His plan was to stop on lap 11, Montoya’s to stop on lap 22, so it was vital for Raikkonen to get in front. I believe this makes Raikkonen the first man to go out first in qualifying on Saturday and then to come through and win the race on Sunday – which is an enormous achievement.

To do it in Hungary, which is the dustiest and most difficult of racetracks to qualify on, is an even bigger achievement.

The return of the king

Michael Schumacher had a very strong weekend as well. Bridgestone brought a new tyre here for the team to try, which features a new family of compounds and certainly it hinted at a renaissance for the team judging by Michael’s performance in qualifying and the early laps of the grand prix.

The tyre is not the finished article. It will not put Ferrari back in the winners’ circle unless they find more durability but clearly this compound is a step in the right direction.

Schumacher was stunning in qualifying particularly when you make the fuel adjustment, allowing Raikkonen one second (in terms of how fast the track was from when he went out to when Schumacher went out), they would have set an identical lap time.

But when you consider that Schumacher stopped four laps later, that indicates his Ferrari was 10 kilos heavier, which is worth almost four tenths of a second around the Hungaroring.

It is not often someone does Raikkonen by 0.4s in qualifying. Schumacher was also very quick in the early stages of the grand prix, it was only in the mid-phase when he started to hold Raikkonen up, and then the tyre performance dropped off in the second half of the race.

One mystifying point that suggests Bridgestone still has work to do to get the right balance between qualifying and the race though is that Schunmacher’s fastest race lap was 1.6s slower than his qualifying time.
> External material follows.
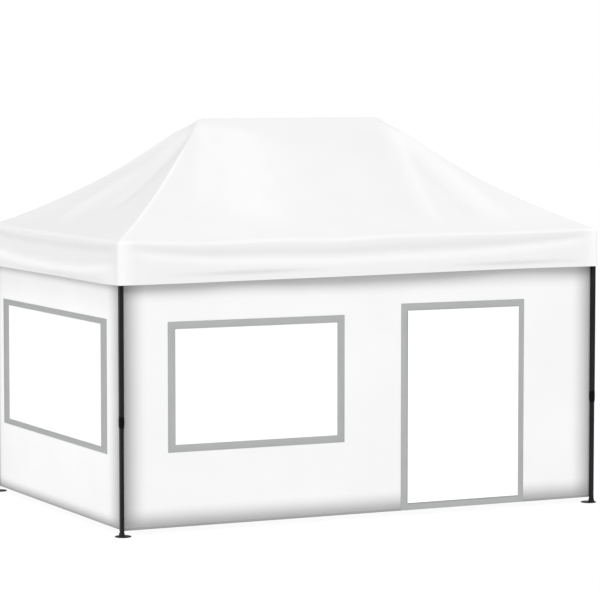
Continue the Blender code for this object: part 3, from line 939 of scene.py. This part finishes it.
def band(name, side, outer, across, upright, face, nodes):
    """Four mitred strips of webbing round an opening, with two rows of stitches."""
    bevel = BAND_BEVEL
    profile = [
        (0.0, -BAND_BACK), (0.0, BAND_FRONT - bevel), (bevel / 3, BAND_FRONT - bevel / 3),
        (bevel, BAND_FRONT), (across - bevel, BAND_FRONT), (across - bevel / 3, BAND_FRONT - bevel / 3),
        (across, BAND_FRONT - bevel), (across, -BAND_BACK),
    ]
    loops = []
    for inset, height in profile:
        corners = corners_of(grown(outer, -inset, -(inset * upright / across)))
        loops.append([side.place(u, face + height, z) for u, z in corners])
    points, faces = loft(loops, closed=True)
    faces = [side.turned(*f) for f in faces]
    piece = new_piece(name + "_band", mesh_of(name, points, faces, 50.0), WEBBING)
    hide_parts(*nodes)
    runs = []
    for share in BAND_SEAMS:
        runs.extend(runs_round(grown(outer, -across * share, -upright * share)))
    sewing = sew(name + "_band_stitches", side, runs, lambda u, z: face + BAND_FRONT, GREY_THREAD)


def pane(name, side, edges, face):
    """A sheet of window film, slightly hollow and held flat along its edges."""

    def out_of(u, z):
        edge_u, edge_z = edge_distances(u, z, edges)
        calm = smooth_step(edge_u, 0.0, PANE_CALM) * smooth_step(edge_z, 0.0, PANE_CALM)
        return -PANE_HOLLOW * calm * (0.6 + 0.25 * np.sin(u * 5.0 + 1.0) + 0.15 * np.sin(u * 3.0 + z * 6.0))

    points, faces, _ = sheet_grid(side, edges, face, [], out_of)
    piece = new_piece(name + "_window_pane", shell(name, points, faces, PANE), FILM)
    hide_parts(name + "_window_film")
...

Meanwhile all the Michelin runners seemed to be about only half a second slower.

What interested me about Ferrari’s performance this weekend is that if Schumacher can repeat this single-lap performance and early race pace, it’s possible that given the car advantage that McLaren has, he can insert himself between the McLarens and Alonso in the remaining six grands prix of this season.

And that will put huge pressure on Alonso and Renault. That will make, hopefully, for an exciting conclusion to the championship.

I see no reason why Raikkonen shouldn’t win all of the remaining races, although it never really works out that way in Formula 1. But nevertheless it could well set us up for an exciting conclusion to the series.

A word for Toyota

Jarno Trulli did very well to finish in fourth place, despite having a badly damaged diffuser which was hit on the opening lap by Rubens Barrichello.

Ralf Schumacher put in another very solid drive as well to score his first podium for Toyota. He almost got his brother in the closing stages too, finishing just a couple of car lengths behind.

If he had been able to push a little harder around the time of the final pitstops he might have been able to finish in second place.

Pressure and pain

BAR-Honda ended the day behind Toyota, which was a source of some pain for them. The main culprit was again poor tyre choice.

They went for the same hard Michelin tyre as Renault. It was the wrong choice for this weekend and Jenson Button had no grip in the crucial parts of the grand prix.

One bright point for them is Takuma Sato scoring his first world championship point of the season. But with the news that Rubens Barrichello is on the way to Brackley, Sato will be feeling the pressure in no uncertain terms.

BAR need to have a post mortem to understand how they made this wrong tyre choice. Formula 1 now has a three-week break where many people will be taking a holiday.

Poor old Fisichella, who has had the lion’s share of reliability worries at Renault, has a reliability problem affecting his holiday as well. I understand the engine on his boat on which he was planning on spending his break has broken down in Sardinia.

But for the team’s engineers there will be no rest. They will be pushing hard on development for the remainder of the season and working flat out on the design of the 2006 cars.

Formula 1 never stops for some people.

We look forward to seeing you in Turkey in three weeks time at what promises on paper to be an exciting new track.